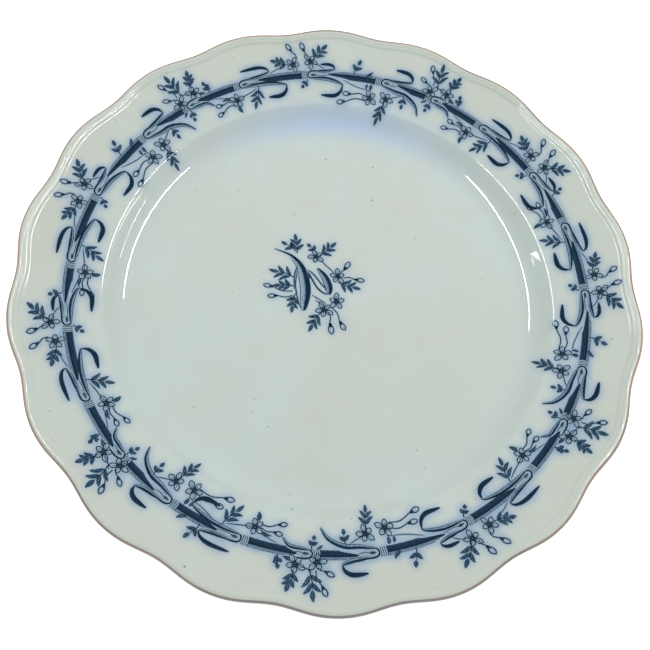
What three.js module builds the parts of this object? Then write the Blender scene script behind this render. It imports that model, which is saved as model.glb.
==
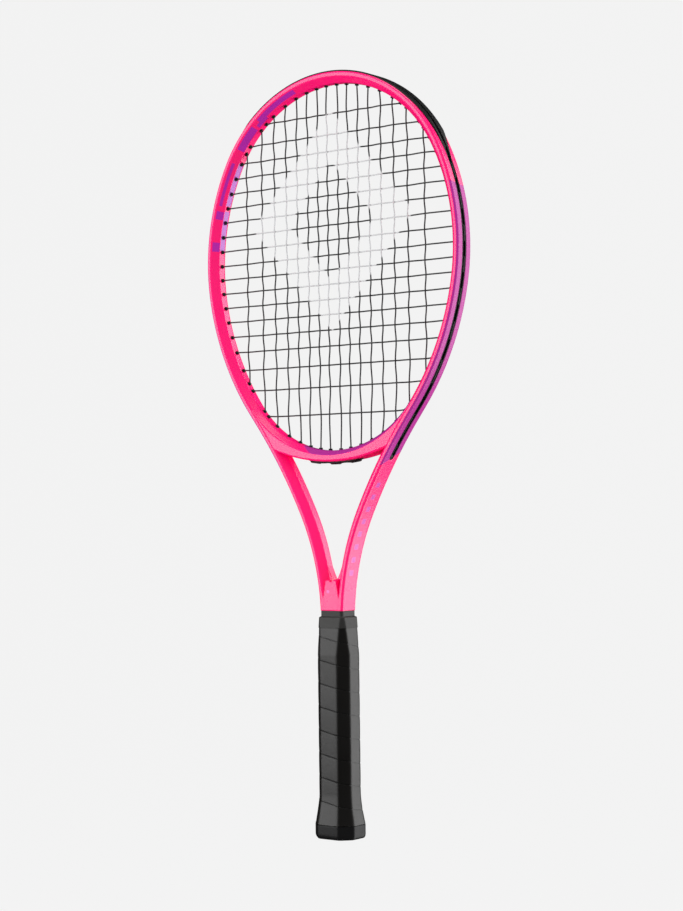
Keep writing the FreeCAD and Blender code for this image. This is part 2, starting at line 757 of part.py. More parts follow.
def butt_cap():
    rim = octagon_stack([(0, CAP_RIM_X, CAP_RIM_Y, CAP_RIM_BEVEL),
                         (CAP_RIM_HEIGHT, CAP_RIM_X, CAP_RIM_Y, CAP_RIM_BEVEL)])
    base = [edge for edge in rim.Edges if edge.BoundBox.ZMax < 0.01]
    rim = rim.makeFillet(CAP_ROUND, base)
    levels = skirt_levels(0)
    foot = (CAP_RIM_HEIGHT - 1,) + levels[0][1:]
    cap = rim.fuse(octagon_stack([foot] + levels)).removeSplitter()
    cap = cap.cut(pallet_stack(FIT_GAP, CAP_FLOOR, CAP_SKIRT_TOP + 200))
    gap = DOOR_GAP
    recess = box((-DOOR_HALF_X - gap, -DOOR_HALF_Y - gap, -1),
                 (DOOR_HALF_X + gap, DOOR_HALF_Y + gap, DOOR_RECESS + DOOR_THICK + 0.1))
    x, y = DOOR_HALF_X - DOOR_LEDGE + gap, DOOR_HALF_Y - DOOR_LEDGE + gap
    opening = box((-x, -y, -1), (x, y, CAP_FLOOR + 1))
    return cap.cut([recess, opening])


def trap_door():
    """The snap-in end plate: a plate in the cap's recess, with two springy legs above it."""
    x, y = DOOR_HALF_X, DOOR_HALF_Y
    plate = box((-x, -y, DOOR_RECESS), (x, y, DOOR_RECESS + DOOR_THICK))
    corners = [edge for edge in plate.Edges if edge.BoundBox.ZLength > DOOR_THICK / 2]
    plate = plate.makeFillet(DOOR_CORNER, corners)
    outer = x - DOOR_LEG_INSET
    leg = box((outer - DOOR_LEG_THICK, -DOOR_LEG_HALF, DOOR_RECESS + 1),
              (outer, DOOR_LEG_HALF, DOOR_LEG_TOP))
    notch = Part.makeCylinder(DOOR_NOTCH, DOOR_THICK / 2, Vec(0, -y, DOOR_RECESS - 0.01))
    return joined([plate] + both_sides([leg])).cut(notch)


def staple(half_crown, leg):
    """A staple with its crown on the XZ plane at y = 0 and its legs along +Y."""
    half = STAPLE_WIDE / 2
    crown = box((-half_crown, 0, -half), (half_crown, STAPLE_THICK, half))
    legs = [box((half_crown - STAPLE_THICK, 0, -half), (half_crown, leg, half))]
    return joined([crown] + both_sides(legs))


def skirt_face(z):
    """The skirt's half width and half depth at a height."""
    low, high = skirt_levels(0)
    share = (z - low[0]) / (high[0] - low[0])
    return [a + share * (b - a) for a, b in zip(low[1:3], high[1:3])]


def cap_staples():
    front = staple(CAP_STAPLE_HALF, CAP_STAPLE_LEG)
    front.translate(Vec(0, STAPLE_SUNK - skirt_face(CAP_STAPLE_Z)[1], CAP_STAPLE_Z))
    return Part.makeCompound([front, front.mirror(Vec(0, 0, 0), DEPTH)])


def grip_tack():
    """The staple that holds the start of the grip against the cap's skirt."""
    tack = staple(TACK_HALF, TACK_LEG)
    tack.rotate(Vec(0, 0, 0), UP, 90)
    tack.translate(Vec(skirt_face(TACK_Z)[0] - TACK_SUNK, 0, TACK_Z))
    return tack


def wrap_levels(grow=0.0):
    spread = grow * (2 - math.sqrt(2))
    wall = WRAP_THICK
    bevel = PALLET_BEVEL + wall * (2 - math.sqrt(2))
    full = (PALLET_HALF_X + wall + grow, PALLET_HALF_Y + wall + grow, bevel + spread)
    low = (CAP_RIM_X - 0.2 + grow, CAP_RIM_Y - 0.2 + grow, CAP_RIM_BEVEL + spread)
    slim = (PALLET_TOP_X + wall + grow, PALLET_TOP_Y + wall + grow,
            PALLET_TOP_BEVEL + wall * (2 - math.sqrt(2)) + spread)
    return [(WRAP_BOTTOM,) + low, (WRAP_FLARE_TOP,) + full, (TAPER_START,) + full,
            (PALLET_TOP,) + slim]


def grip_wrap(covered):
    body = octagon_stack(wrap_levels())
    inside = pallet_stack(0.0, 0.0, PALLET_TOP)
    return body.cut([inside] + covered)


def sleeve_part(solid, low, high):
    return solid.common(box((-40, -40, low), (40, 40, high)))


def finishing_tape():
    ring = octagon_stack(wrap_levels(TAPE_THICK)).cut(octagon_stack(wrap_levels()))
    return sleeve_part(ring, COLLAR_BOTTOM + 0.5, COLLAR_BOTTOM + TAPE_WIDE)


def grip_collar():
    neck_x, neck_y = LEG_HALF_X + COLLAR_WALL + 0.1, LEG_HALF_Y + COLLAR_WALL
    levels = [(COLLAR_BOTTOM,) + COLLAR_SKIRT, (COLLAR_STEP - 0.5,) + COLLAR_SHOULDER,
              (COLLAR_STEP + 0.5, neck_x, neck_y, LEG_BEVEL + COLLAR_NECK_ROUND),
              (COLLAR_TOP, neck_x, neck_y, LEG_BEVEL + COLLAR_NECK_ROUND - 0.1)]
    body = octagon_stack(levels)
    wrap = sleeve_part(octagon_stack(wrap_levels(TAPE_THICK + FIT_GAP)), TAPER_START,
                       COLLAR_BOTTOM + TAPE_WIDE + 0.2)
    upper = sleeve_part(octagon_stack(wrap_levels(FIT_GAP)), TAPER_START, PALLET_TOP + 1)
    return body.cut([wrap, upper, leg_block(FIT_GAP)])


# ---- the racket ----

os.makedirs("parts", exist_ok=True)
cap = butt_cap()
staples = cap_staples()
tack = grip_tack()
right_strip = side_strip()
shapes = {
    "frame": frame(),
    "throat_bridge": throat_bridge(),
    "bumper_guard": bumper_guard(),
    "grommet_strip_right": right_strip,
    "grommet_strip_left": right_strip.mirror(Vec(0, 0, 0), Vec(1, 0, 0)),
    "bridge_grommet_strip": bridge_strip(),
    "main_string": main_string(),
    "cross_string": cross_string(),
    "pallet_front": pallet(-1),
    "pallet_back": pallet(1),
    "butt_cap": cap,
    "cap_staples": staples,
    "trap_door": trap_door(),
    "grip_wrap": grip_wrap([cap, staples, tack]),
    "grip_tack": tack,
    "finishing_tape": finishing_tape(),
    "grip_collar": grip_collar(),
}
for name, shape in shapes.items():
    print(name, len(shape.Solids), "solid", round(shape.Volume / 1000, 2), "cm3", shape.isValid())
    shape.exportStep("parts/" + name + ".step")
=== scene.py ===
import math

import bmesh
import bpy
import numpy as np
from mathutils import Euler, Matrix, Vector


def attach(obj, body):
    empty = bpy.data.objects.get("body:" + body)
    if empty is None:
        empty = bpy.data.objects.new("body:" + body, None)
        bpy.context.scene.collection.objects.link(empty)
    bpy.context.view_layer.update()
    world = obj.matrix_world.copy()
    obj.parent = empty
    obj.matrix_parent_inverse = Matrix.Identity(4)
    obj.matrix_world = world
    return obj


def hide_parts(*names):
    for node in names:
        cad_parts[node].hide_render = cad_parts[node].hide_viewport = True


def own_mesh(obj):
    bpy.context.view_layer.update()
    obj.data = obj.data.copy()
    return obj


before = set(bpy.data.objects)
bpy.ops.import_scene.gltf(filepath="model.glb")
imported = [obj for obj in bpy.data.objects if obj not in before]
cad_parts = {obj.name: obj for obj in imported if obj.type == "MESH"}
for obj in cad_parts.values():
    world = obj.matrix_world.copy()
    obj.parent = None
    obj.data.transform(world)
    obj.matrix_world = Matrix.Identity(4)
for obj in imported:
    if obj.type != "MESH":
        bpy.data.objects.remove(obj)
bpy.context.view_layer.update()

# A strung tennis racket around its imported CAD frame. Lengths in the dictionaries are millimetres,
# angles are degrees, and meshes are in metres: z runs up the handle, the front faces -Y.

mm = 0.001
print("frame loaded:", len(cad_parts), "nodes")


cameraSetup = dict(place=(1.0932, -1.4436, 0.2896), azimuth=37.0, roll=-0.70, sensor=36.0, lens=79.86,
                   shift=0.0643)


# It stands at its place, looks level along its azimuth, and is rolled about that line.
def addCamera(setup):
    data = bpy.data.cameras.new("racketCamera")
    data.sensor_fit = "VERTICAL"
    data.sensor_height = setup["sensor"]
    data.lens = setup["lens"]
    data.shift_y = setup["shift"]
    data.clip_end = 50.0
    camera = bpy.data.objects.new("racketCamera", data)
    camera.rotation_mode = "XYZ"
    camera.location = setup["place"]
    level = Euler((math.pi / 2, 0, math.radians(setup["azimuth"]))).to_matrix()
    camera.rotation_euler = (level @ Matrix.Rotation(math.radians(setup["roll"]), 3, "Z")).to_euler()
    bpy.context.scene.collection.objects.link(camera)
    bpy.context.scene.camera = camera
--
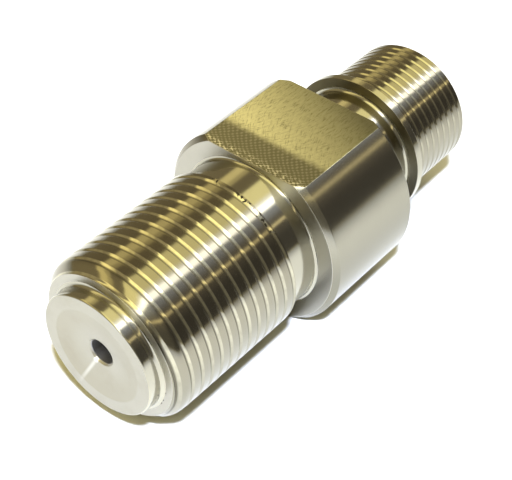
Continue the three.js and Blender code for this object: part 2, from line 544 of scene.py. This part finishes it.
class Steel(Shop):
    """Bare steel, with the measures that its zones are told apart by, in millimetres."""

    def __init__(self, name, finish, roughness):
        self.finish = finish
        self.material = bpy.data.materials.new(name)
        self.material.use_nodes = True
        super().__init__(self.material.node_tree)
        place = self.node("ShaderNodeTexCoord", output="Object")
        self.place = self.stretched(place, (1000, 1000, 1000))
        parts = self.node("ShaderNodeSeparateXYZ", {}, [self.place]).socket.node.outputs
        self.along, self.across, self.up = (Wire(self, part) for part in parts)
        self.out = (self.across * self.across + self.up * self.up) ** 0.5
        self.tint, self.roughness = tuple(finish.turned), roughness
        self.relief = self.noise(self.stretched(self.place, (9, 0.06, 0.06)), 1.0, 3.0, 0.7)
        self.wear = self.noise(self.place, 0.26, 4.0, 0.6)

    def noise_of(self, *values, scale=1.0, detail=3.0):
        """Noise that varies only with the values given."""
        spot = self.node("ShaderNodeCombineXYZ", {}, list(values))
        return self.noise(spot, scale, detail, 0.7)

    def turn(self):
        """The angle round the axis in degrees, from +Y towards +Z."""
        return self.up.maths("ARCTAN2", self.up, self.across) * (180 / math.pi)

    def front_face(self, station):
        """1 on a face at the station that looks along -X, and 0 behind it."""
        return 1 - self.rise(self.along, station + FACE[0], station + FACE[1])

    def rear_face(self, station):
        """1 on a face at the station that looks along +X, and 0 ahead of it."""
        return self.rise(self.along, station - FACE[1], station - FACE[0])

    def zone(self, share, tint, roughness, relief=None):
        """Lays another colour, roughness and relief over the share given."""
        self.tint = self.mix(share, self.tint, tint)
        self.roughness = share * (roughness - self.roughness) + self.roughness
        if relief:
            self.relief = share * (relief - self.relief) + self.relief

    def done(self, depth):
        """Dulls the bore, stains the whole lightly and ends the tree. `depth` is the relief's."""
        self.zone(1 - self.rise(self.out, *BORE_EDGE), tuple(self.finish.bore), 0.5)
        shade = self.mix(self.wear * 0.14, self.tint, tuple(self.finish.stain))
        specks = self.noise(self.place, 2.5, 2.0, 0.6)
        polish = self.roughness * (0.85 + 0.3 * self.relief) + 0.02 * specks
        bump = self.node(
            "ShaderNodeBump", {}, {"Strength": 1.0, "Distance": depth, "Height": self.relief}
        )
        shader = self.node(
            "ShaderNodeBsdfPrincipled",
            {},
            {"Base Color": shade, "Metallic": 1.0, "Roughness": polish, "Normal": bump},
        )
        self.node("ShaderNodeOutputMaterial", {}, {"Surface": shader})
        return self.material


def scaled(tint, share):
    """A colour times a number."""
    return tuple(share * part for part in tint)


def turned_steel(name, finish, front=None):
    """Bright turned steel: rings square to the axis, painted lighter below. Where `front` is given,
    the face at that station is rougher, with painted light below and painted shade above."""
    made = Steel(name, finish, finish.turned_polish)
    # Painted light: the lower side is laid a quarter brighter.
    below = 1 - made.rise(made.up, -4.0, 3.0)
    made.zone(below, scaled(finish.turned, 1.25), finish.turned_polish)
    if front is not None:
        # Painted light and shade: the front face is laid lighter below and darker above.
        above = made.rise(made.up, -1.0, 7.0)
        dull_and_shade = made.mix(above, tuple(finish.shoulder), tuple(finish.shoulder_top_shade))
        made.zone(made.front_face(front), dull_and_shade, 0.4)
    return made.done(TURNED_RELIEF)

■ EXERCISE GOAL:
Search the records for the word "values". Copy every line that has it.

■ TASK RESPONSE:
for obj in cad_parts.values():
    def noise_of(self, *values, scale=1.0, detail=3.0):
        """Noise that varies only with the values given."""
        spot = self.node("ShaderNodeCombineXYZ", {}, list(values))